Другой пример в контексте процедурной генерации — это продуктовый дизайн, проблемы расположения для продуктов, для создания новых тканей например. Я видел интересные работы по созданию рисунков для ткани, где использовалась процедурная генерация.
— Вы как-то сказали, что фантастические истории о нападении роботов на людей далеки от реальности. Почему?
— Давайте посмотрим на историю с Терминатором. Весь сюжет вращался вокруг идеи, что компьютер или робот собирается сделать сделать с нами что-то плохое. Я спрашиваю: «Кто его создал? И почему они воткнули его в удлинитель, который нельзя отключить?»
Меня смущают заявления вроде тех, что делали Илон Маск и Стивен Хокинг. Во-первых, по их словам можно предположить, что мы — те, кто работают с ИИ, — делаем все для уничтожения мира. А это не так. Во-вторых, возможности технологий преувеличены. Мы даже близко не подошли к созданию Терминатора. Меня гораздо больше беспокоят люди, которые все контролируют, а не машины.
— Какой из фантастических фильмов достовернее всего показывает ИИ?
— Мне на ум не приходит ни одного подходящего фильма, но если мы посмотрим в сторону литературной фантастики, то все, что писал Уильям Гибсон, неплохо соответствует действительности. Книги Брюса Стерлинга тоже хороший пример.
— Владимир Путин сказал, что «тот, кто станет лидером в сфере искусственного интеллекта, будет властелином мира». Согласны?
— Google уже это делает. Я вообще не думаю, что государства будут доминировать в мире будущего.

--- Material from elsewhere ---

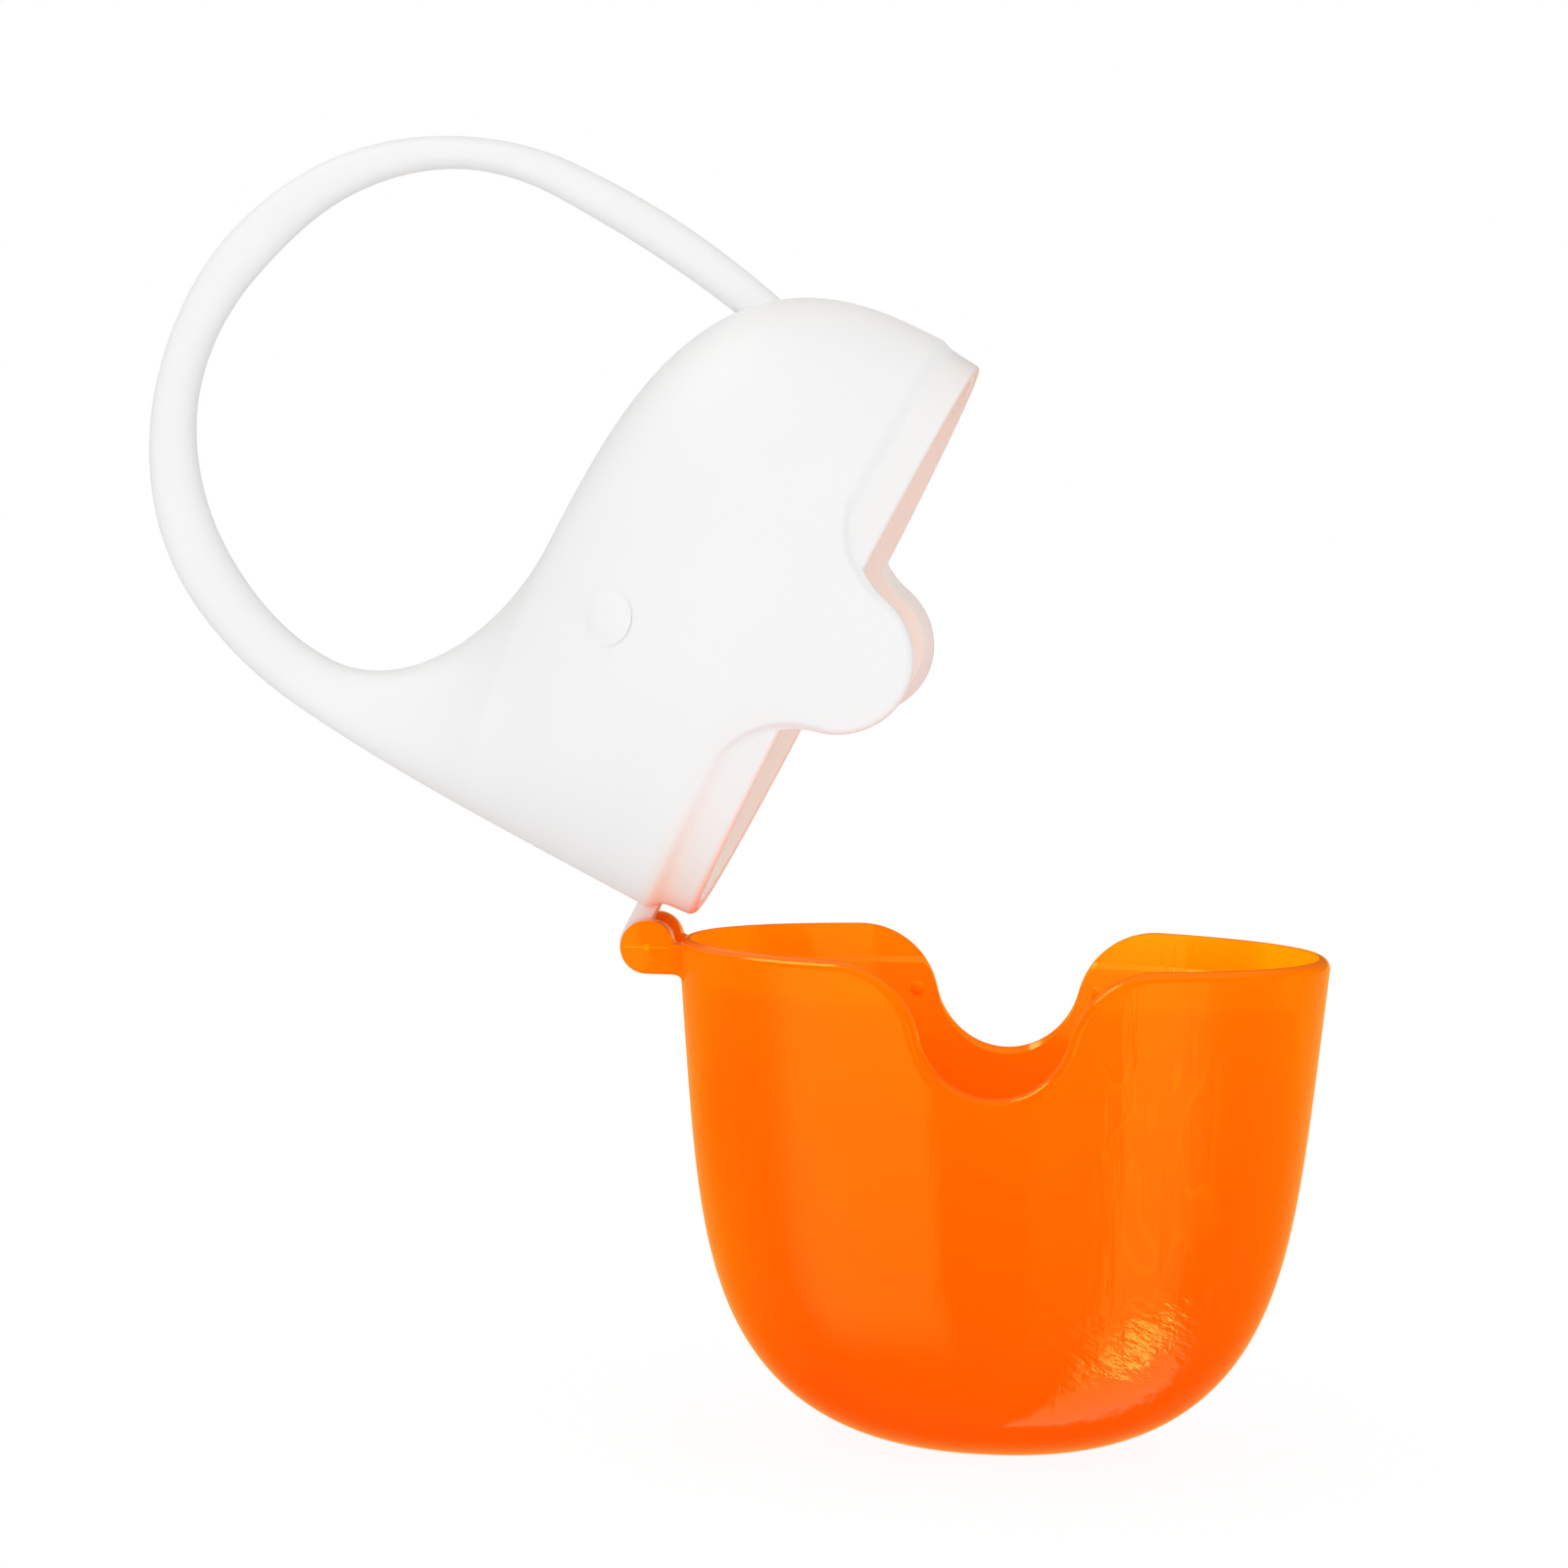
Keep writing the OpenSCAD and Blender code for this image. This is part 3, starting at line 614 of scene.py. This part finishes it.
def build_pips():
    out = []
    k = draw_in(PIP_DROP)
    y = (HD * k - BOWL_WALL) * plan_share(PIP_X / (HW * k - BOWL_WALL))
    ball = (PIP_R ** 2 + PIP_H ** 2) / (2 * PIP_H)
    a = full_turn(40)
    for x in (-PIP_X, PIP_X):
        for s in (-1, 1):
            loops = []
            for r in np.linspace(PIP_R + PIP_SKIRT, PIP_TIP, PIP_RINGS):
                rise = math.sqrt(ball ** 2 - min(r, ball) ** 2) - ball + PIP_H
                loops.append(np.c_[x + s * r * np.cos(a), np.full(len(a), s * (y - rise)),
                                   r * np.sin(a) - PIP_DROP])
            out.append(skin("pip", loops[::s], bowl_to_world, ORANGE_IN_LIT, (s < 0, s > 0)))
    return out


bowl_obj = crease(join("bowl_visual", [build_bowl(), *build_ears()]), BOWL_CREASE)
pips = join("bowl_pips", build_pips())
for obj in (bowl_obj, pips):
    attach(obj, "case_bowl")
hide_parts("bowl")


# Lid

# The cover's soft edge, an S from the lip's surface out to the cover's own: its depth, its lowest and
# highest z from the rim gap, how the S is bent and its steps. Round the tongues it is a quarter turn.
# How much of its rise each of the two goes back along the notch, and how fast one runs into the other
EDGE_IN, EDGE_LOW, EDGE_HIGH, EDGE_BEND, EDGE_N = 0.88, -0.78, 1.32, 1.24, 14
EDGE_SHARE, EDGE_TURN, TONGUE_RUN = 0.55, 0.8, 1.3
# The cover's inner edge: how far it is set back round the notch and how high it lies
EDGE_TUCK, TUCK_Z = 0.3, 0.25
# The pad's soft slope, from inside its radius to outside it, and how it is set on the cover
PAD_INSIDE, PAD_OUTSIDE, PAD_LIFT, PAD_SINK, PAD_RINGS = 0.5, 1.2, 1.15, 0.03, 19
# The lining's lower edge closes the gap to the shell: how far it reaches in, and over which height
LINING_SINK, LINING_BAND = 0.02, 0.3
# The lip's rounding gets smaller to the far end: the share that is left there, and where it is reached.
# The power by which the jog under the cover's edge is shifted there
FAR_ROUND, FAR_ROUND_AT, JOG_P = 0.35, 0.9, 4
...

— То есть вы думаете, это будет корпорация, как Google?
— Да, здесь мы возвращаемся к моему примеру с романами Уильяма Гибсона. Мегакорпорации управляют миром, и государства становятся не нужны. Я думаю, это близко к тому, в какую сторону движется мир.
— Вы думаете, возникнут ли в будущем роботы, которые действительно будут похожи на человека?
— Здесь мы касаемся темы «сильного ИИ». У меня всегда была проблема с этим «давайте построим робота, который будет таким, как человек». Потому что люди гораздо дешевле. Японцы лучше всех в строительстве человекоподобных роботов, потому что они не любят мигрантов. Поэтому они строят все эти гигантские компьютеры, развивают другие технологии и создают роботов, похожих на человека. Но если они просто упростят эмиграцию, они смогут делать все то же самое дешевле и с меньшим количеством ресурсов.
Мы строим роботов, потому что нам нужны рабы, чтобы делать за нас работу. Само слово «робот» происходит от слова «работа». И это должна быть работа, которую мы сами не хотим делать. Поэтому лучшие исследования и технологии сделаны в тех областях, в которых люди работать не должны, — например автоиндустрия. Повторяющиеся операции на конвейере наносят огромный урон здоровью работников, краска, которой красят кузова, ужасно токсична, и много других проблем. А сейчас люди не должны все это делать — роботы это делают.
— То есть робот, который будет все это делать, никогда не будет выглядеть как человек, верно?
— Да. Человек эволюционировал в соответствии с требованиями среды, в которой мы живем. Роботы создаются для специфических задач, можно даже сказать, что они «эволюционировали» для этих задач, потому что было много итераций в дизайне и тому подобного. Люди очень хороши в том, чтобы быть людьми. И я думаю, мы должны делать роботов, которые были бы очень хороши в том, чтобы быть не-людьми, в тех областях, в которых нам нужны не-люди.